Data records:
[start]

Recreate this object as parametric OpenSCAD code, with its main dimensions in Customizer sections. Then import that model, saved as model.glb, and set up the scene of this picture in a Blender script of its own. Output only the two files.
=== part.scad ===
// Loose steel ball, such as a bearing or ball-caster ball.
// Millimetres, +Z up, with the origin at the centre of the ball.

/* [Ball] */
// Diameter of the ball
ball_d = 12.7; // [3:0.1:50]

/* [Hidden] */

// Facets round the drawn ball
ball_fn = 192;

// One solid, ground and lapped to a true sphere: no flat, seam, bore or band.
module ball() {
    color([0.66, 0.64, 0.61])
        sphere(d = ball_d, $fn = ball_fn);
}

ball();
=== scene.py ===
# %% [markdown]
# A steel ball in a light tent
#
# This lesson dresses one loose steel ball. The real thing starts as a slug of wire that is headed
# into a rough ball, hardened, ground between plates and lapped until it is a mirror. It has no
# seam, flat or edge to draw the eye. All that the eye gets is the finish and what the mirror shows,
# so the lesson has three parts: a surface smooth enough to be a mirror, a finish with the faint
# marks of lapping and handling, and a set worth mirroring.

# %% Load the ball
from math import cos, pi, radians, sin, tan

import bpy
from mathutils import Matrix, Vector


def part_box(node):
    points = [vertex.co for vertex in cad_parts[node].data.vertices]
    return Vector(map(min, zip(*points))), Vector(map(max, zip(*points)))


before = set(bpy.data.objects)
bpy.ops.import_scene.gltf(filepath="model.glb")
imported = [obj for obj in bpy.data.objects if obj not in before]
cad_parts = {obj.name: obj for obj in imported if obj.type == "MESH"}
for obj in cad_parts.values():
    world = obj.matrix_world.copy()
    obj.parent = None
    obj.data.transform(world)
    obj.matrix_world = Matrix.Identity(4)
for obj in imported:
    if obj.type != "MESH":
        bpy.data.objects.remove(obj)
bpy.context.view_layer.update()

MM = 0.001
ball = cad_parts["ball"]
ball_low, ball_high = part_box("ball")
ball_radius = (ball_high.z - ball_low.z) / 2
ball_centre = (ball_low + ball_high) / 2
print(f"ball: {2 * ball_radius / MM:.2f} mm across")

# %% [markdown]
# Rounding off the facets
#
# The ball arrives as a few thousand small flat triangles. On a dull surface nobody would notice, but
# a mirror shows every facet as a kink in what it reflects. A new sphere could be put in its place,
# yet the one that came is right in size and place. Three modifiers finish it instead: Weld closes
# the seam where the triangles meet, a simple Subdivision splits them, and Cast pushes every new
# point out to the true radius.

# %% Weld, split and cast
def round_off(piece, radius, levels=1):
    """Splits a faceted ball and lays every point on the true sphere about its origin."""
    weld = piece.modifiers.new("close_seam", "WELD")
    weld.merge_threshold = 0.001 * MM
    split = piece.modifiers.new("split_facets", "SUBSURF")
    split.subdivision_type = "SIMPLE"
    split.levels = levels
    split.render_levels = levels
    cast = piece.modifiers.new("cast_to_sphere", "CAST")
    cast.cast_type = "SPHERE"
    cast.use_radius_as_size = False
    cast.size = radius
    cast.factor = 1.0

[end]
[start]

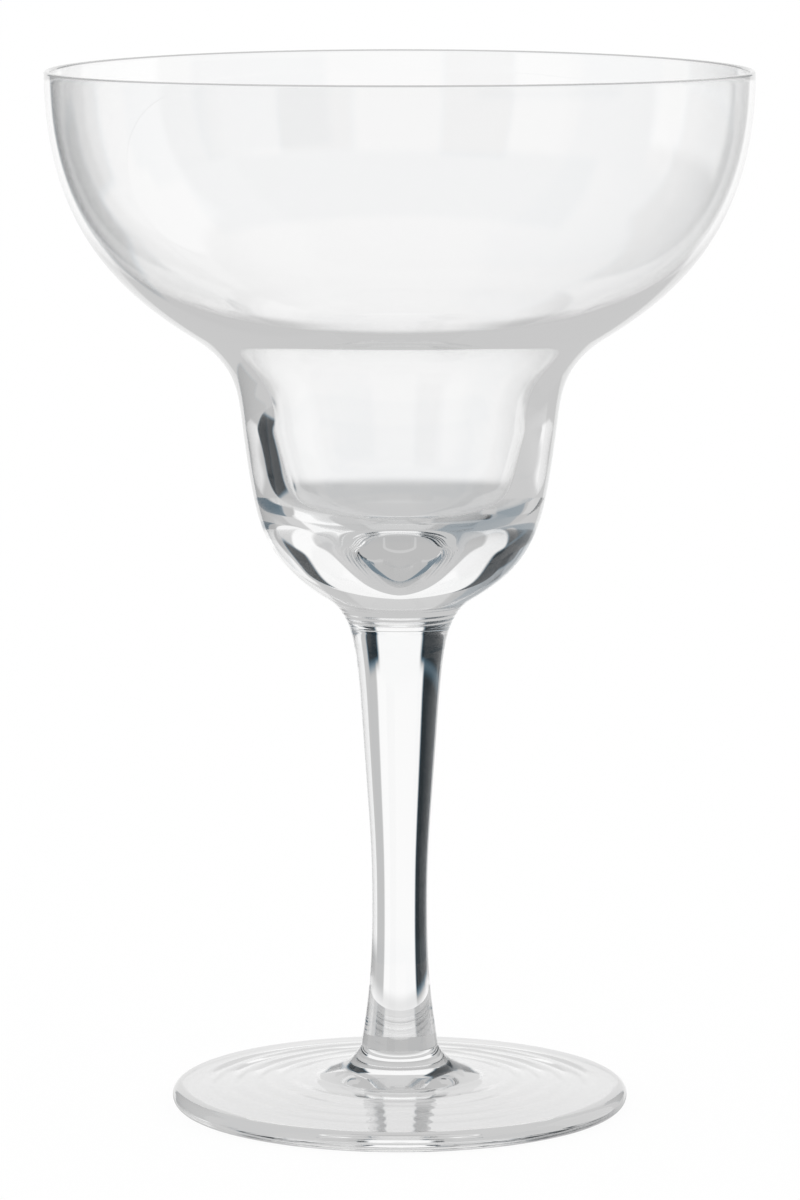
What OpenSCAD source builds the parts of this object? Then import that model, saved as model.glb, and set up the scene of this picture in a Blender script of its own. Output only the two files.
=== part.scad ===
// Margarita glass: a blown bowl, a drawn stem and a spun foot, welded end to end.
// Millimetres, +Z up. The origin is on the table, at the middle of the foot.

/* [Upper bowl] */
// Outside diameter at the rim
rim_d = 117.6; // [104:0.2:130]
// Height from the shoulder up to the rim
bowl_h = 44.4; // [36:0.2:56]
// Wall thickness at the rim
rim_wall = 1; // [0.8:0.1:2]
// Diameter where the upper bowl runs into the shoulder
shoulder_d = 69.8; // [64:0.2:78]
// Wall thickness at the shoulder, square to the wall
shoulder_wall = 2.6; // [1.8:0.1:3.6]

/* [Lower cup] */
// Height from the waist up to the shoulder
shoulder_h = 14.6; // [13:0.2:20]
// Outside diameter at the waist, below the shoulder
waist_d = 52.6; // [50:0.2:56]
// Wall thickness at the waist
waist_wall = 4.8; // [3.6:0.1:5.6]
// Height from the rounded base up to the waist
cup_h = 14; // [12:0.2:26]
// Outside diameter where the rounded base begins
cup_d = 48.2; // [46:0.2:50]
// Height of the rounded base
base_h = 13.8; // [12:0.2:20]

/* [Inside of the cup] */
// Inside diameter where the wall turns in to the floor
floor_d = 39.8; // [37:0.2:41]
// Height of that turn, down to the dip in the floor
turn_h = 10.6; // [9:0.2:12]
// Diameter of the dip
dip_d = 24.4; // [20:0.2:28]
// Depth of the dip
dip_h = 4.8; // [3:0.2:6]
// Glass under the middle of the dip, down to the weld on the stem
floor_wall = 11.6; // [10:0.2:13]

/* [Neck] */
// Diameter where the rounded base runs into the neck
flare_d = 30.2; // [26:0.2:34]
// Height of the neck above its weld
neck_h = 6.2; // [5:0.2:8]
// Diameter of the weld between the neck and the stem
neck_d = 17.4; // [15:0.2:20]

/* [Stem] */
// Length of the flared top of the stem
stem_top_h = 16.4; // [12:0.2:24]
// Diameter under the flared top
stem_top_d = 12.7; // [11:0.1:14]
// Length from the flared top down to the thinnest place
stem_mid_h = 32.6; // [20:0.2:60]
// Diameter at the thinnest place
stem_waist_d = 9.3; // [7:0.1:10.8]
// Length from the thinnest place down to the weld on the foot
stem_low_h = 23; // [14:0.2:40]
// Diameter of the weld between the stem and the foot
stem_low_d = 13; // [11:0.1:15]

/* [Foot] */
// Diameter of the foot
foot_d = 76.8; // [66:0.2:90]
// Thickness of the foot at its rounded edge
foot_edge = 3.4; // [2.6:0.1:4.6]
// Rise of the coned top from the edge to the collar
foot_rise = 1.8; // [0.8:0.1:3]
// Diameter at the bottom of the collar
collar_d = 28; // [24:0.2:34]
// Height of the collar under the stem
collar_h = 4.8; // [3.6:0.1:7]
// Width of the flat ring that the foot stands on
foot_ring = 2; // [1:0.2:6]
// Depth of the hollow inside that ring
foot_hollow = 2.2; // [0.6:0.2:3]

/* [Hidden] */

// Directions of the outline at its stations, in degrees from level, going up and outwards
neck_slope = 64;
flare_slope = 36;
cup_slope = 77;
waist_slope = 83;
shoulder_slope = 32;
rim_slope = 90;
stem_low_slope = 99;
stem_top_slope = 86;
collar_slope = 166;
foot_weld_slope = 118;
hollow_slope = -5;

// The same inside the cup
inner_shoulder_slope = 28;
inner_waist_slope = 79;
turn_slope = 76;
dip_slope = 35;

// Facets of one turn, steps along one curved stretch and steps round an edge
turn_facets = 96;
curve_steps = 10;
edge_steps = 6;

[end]

■ Task directions ■
Within the listing above, extract exactly the lines from the line with "bore or band." to the line with "imported = [obj", the two named lines included, and no others.

■ The completed task ■
// One solid, ground and lapped to a true sphere: no flat, seam, bore or band.
module ball() {
    color([0.66, 0.64, 0.61])
        sphere(d = ball_d, $fn = ball_fn);
}

ball();
=== scene.py ===
# %% [markdown]
# A steel ball in a light tent
#
# This lesson dresses one loose steel ball. The real thing starts as a slug of wire that is headed
# into a rough ball, hardened, ground between plates and lapped until it is a mirror. It has no
# seam, flat or edge to draw the eye. All that the eye gets is the finish and what the mirror shows,
# so the lesson has three parts: a surface smooth enough to be a mirror, a finish with the faint
# marks of lapping and handling, and a set worth mirroring.

# %% Load the ball
from math import cos, pi, radians, sin, tan

import bpy
from mathutils import Matrix, Vector


def part_box(node):
    points = [vertex.co for vertex in cad_parts[node].data.vertices]
    return Vector(map(min, zip(*points))), Vector(map(max, zip(*points)))


before = set(bpy.data.objects)
bpy.ops.import_scene.gltf(filepath="model.glb")
imported = [obj for obj in bpy.data.objects if obj not in before]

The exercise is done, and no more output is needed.